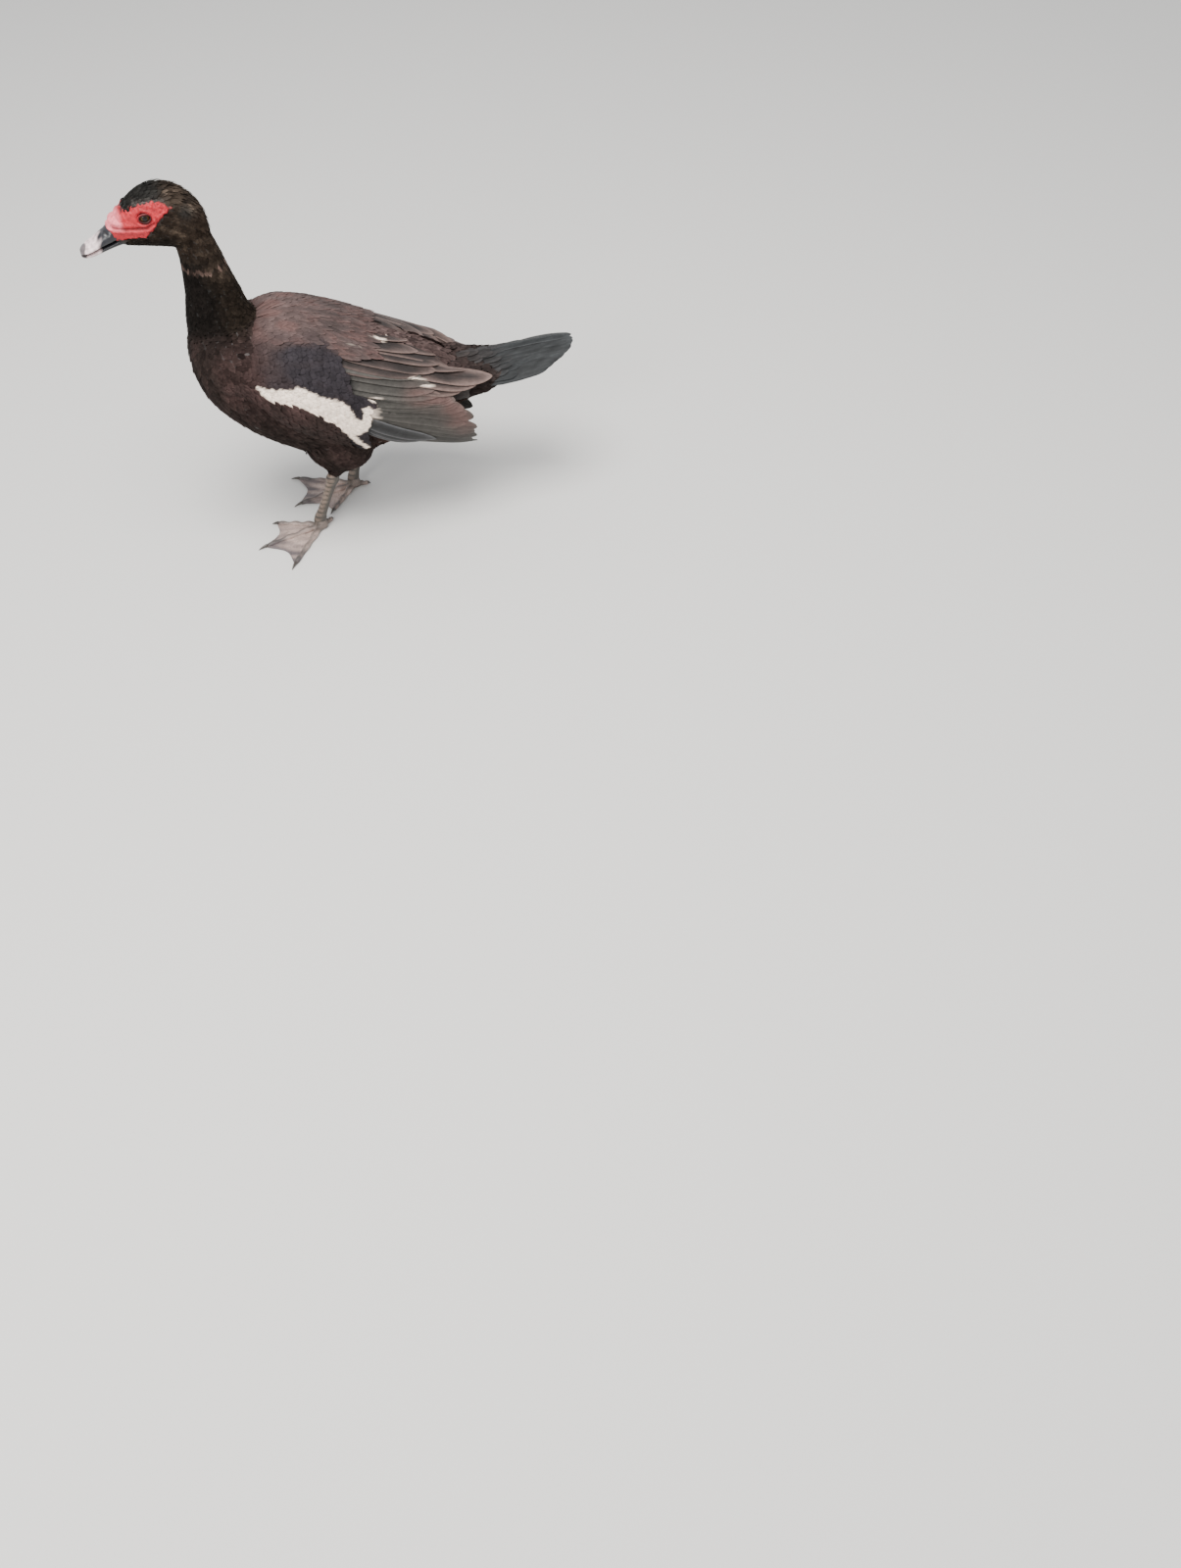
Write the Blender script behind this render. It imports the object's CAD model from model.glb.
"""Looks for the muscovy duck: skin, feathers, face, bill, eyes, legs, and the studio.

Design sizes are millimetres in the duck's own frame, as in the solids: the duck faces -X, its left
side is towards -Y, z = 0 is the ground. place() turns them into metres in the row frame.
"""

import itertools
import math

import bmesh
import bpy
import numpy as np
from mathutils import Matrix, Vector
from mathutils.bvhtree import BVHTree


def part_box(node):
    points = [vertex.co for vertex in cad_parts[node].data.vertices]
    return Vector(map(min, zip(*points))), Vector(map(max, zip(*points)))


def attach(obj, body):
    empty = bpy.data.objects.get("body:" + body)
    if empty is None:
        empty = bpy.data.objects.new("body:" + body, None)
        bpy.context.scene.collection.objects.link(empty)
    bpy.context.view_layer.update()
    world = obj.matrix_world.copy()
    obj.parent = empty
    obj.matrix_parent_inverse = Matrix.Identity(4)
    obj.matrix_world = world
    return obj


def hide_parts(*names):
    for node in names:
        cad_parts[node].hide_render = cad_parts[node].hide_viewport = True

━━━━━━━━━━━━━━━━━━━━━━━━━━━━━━

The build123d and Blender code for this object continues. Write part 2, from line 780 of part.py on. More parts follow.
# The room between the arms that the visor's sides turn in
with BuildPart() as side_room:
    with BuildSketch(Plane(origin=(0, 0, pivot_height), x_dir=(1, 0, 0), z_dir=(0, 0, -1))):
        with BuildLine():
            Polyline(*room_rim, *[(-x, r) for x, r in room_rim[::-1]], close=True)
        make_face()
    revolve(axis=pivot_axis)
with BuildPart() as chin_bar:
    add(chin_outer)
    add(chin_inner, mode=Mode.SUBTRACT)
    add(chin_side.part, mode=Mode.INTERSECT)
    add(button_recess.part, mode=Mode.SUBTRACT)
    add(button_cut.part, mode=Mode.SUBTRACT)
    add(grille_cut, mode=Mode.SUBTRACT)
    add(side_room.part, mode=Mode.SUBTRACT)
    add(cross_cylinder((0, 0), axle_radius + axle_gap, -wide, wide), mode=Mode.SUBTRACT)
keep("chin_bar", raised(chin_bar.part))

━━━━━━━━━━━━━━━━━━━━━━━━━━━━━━

## Set exercise
Exactly those lines that run from the line with "obj.parent = empty" through the line with "cad_parts[node].hide_render = cad_parts[node].hide_viewport" are to be reproduced; both end lines belong to the range.

## Response to this exercise
    obj.parent = empty
    obj.matrix_parent_inverse = Matrix.Identity(4)
    obj.matrix_world = world
    return obj


def hide_parts(*names):
    for node in names:
        cad_parts[node].hide_render = cad_parts[node].hide_viewport = True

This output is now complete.